How he must rue that day today. In his second term as British prime minister, Cameron was untouchable after securing a Tory majority, the first since 1992, in the 2015 general election. The main opposition, the Labour party, was in wilderness after two successive electoral defeats and election of the impractical (and unelectable) Jeremy Corbyn as its leader. Cameron could easily have served out his second full term as prime minister until the next general elections slated for 2019—if only he hadn’t called for the darn referendum by giving in to pressure of his party colleagues. He also badly misread the mind of the British public.
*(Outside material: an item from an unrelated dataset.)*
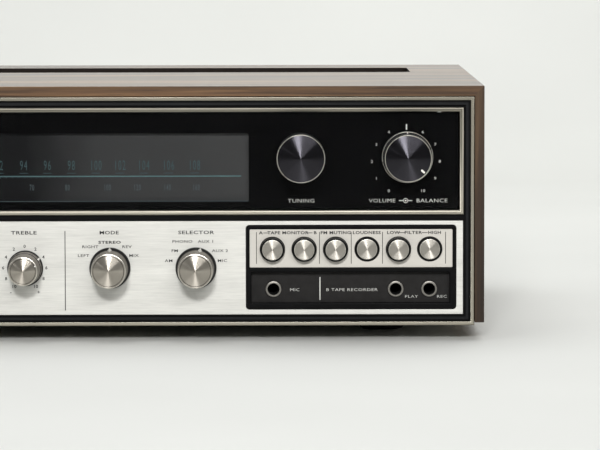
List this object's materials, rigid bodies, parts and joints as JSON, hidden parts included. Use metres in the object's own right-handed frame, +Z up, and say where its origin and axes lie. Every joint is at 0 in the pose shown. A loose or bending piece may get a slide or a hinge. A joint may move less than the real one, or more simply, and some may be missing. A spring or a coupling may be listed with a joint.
{
  "type": "stereo receiver",
  "caption": "Stereo receiver in a wooden case, with a dark tuning dial, turning knobs, push buttons and sockets on a brushed front, and a swing-out antenna at the rear.",
  "frame": {"origin": "on the surface the receiver stands on, under the middle of its overall box", "axes": "+X to the right seen from the front, +Y towards the rear, +Z up; the front faces -Y"},
  "size_m": [0.48, 0.384, 0.153],
  "materials": {
    "walnut": "oiled walnut veneer",
    "black_steel": "matt black paint",
    "heat_sink_black": "black anodised",
    "steel": "zinc plated sheet",
    "rubber": "matt",
    "silver_trim": "satin anodised",
    "black_bezel": "moulded black",
    "smoked_glass": "smoked, polished",
    "dial_grey": "dark grey with printed scales",
    "brushed_panel": "brushed and clear anodised",
    "charcoal": "fine texture",
    "spun_silver": "spun face, turned side",
    "spun_black": "spun face, dark anodised",
    "button_black": "black with a spun silver disc",
    "board": "phenolic board with components",
    "nickel": "nickel-plated bushing",
    "brass": "turned",
    "nylon": "natural nylon",
    "cord_thread": "braided thread",
    "pointer_red": "red",
    "aluminium_plates": "mill finish",
    "transformer": "varnished laminations and windings",
    "phenolic": "phenolic strip with nickel sockets"
  },
  "bodies": {
    "receiver": {"wood_cabinet": "walnut", "vent_grille": "black_steel", "heat_sink": "heat_sink_black", "bottom_cover": "steel", "chassis_tray": "steel", "rear_panel": "steel", "volume_balance_pot": "steel", "speakers_switch": "steel", "mode_switch": "steel", "selector_switch": "steel", "push_switch_bank": "steel", "foot_front_left": "rubber", "foot_rear_left": "rubber", "foot_front_right": "rubber", "foot_rear_right": "rubber", "cord_gland": "rubber", "outer_trim": "silver_trim", "dial_trim": "silver_trim", "black_bezel": "black_bezel", "filter_capacitor": "black_bezel", "speaker_terminals": "black_bezel", "signal_meter": "black_bezel", "dial_glass": "smoked_glass", "dial_scale": "dial_grey", "lower_faceplate": "brushed_panel", "button_plate": "brushed_panel", "inset_bezel": "charcoal", "tone_board": "board", "amplifier_board": "board", "tuner_board": "board", "mic_jack": "nickel", "tape_play_jack": "nickel", "tape_record_jack": "nickel", "phones_jack": "nickel", "dial_cord": "cord_thread", "tuning_capacitor": "aluminium_plates", "power_transformer": "transformer", "phono_jack_strip": "phenolic"},
    "tuning": {"tuning_knob": "spun_black", "tuning_shaft": "brass"},
    "drum": {"tuning_drum": "nylon"},
    "pulley": {"cord_pulley": "nylon"},
    "pointer": {"dial_pointer": "pointer_red"},
    "volume_knob": {"volume_knob": "spun_black"},
    "balance_ring": {"balance_ring": "spun_black"},
    "bass_knob": {"bass_knob": "spun_silver"},
    "bass_ring": {"bass_ring": "spun_silver"},
    "treble_knob": {"treble_knob": "spun_silver"},
    "treble_ring": {"treble_ring": "spun_silver"},
    "mode_knob": {"mode_knob": "spun_silver"},
    "selector_knob": {"selector_knob": "spun_silver"},
    "speakers_knob": {"speakers_knob": "spun_silver"},
    "tape_a_button": {"tape_a_button": "button_black"},
    "tape_b_button": {"tape_b_button": "button_black"},
    "muting_button": {"muting_button": "button_black"},
    "loudness_button": {"loudness_button": "button_black"},
    "low_filter_button": {"low_filter_button": "button_black"},
    "high_filter_button": {"high_filter_button": "button_black"},
    "meter_needle": {"meter_needle": "pointer_red"},
    "antenna": {"ferrite_antenna": "black_bezel"}
  },
  "joints": [
    {"name": "tuning_turn", "type": "hinge", "parent": "receiver", "child": "tuning", "pos_m": [0.1298, -0.18, 0.1107], "axis": [0, 1, 0], "range_deg": [-262, 2124]},
    {"name": "drum_turn", "type": "hinge", "parent": "receiver", "child": "drum", "pos_m": [-0.01, -0.154, 0.08], "axis": [0, 1, 0], "range_deg": [-42.3, 342.3]},
    {"name": "pulley_turn", "type": "hinge", "parent": "receiver", "child": "pulley", "pos_m": [-0.125, -0.154, 0.1087], "axis": [0, 1, 0], "range_deg": [-185.4, 1499.8]},
    {"name": "pointer_slide", "type": "slide", "parent": "receiver", "child": "pointer", "axis": [1, 0, 0], "range_m": [-0.022, 0.178]},
    {"name": "volume_turn", "type": "hinge", "parent": "receiver", "child": "volume_knob", "pos_m": [0.1936, -0.18, 0.1107], "axis": [0, 1, 0], "range_deg": [-281, 19]},
    {"name": "balance_turn", "type": "hinge", "parent": "receiver", "child": "balance_ring", "pos_m": [0.1936, -0.17, 0.1107], "axis": [0, 1, 0], "range_deg": [-135, 135]},
    {"name": "bass_turn", "type": "hinge", "parent": "receiver", "child": "bass_knob", "pos_m": [-0.0867, -0.18, 0.0439], "axis": [0, 1, 0], "range_deg": [-140, 140]},
    {"name": "bass_ring_turn", "type": "hinge", "parent": "receiver", "child": "bass_ring", "pos_m": [-0.0867, -0.17, 0.0439], "axis": [0, 1, 0], "range_deg": [-140, 140]},
    {"name": "treble_turn", "type": "hinge", "parent": "receiver", "child": "treble_knob", "pos_m": [-0.0358, -0.18, 0.0439], "axis": [0, 1, 0], "range_deg": [-207, 73]},
    {"name": "treble_ring_turn", "type": "hinge", "parent": "receiver", "child": "treble_ring", "pos_m": [-0.0358, -0.17, 0.0439], "axis": [0, 1, 0], "range_deg": [-195, 85]},
    {"name": "mode_turn", "type": "hinge", "parent": "receiver", "child": "mode_knob", "pos_m": [0.0151, -0.18, 0.0439], "axis": [0, 1, 0], "range_deg": [-60, 60]},
    {"name": "selector_turn", "type": "hinge", "parent": "receiver", "child": "selector_knob", "pos_m": [0.0668, -0.18, 0.0439], "axis": [0, 1, 0], "range_deg": [-75, 50]},
    {"name": "speakers_turn", "type": "hinge", "parent": "receiver", "child": "speakers_knob", "pos_m": [-0.1383, -0.18, 0.0439], "axis": [0, 1, 0], "range_deg": [-30, 60]},
    {"name": "tape_a_press", "type": "slide", "parent": "receiver", "child": "tape_a_button", "axis": [0, 1, 0], "range_m": [0, 0.0045]},
    {"name": "tape_b_press", "type": "slide", "parent": "receiver", "child": "tape_b_button", "axis": [0, 1, 0], "range_m": [0, 0.0045]},
    {"name": "muting_press", "type": "slide", "parent": "receiver", "child": "muting_button", "axis": [0, 1, 0], "range_m": [0, 0.0045]},
    {"name": "loudness_press", "type": "slide", "parent": "receiver", "child": "loudness_button", "axis": [0, 1, 0], "range_m": [-0.0045, 0]},
    {"name": "low_filter_press", "type": "slide", "parent": "receiver", "child": "low_filter_button", "axis": [0, 1, 0], "range_m": [0, 0.0045]},
    {"name": "high_filter_press", "type": "slide", "parent": "receiver", "child": "high_filter_button", "axis": [0, 1, 0], "range_m": [-0.0045, 0]},
    {"name": "needle_swing", "type": "hinge", "parent": "receiver", "child": "meter_needle", "pos_m": [-0.182, -0.161, 0.095], "axis": [0, 1, 0], "range_deg": [0, 80], "stiffness_Nm_per_rad": 0.00002, "springref_deg": -11.46},
    {"name": "antenna_swing", "type": "hinge", "parent": "receiver", "child": "antenna", "pos_m": [0.205, 0.183, 0.13], "axis": [0, 0, -1], "range_deg": [0, 100]}
  ],
  "couplings": [
    {"joint": "pointer_slide", "follows": "tuning_turn", "m_per_rad": 0.0048},
    {"joint": "drum_turn", "follows": "tuning_turn", "ratio": 0.16107},
    {"joint": "pulley_turn", "follows": "tuning_turn", "ratio": 0.70588}
  ]
}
Cameron was confident that the increasingly cosmopolitan British, despite their misgivings with Brussels, would not vote to further isolate Britain from the rest of the world. This is where he got it so badly wrong. For a national referendum is a strange beast. Referendum results often defy logic (by every calculation, the British people will be economically poor off out of the EU). This exercise in ‘Direct Democracy’ also risks being hijacked by populists (no wonder isolationists like Marine Le Pen in France and Greet Wilders in the Netherlands have been quick to capitalize on Leave vote in Britain and now also want in-out referendums in their countries).
What we got to see during the British referendum on Thursday is that people are ready to believe blatant lies if you can somehow appeal to their basest instincts. They coarsen important debates into shouting matches, with the loudest invariably getting the biggest audience. If such lies work among the well-educated and well-to-do people of mature democracies like the UK and the US (cue: Donald Trump), for a poor country like Nepal in a state of prolonged political transition, such lies are magic bullets to electoral success.
This is why radicals of all stripes in our midst like to offer referendums as the best way to settle most contentious issues—from federalism, Hindu state to secession of some territories. In fact, it was to check the appeal of the populists (and to make governance easy) that all modern nation-states adopted representative democracy. The last time direct democracy was practiced in Nepal was back in 1980—to give a stamp of approval to the party-less Panchayat system. Its practice should thus be limited to those extremely rare situations when there is simply no other option available. Alas, for Mr Cameron, that clearly was not the case.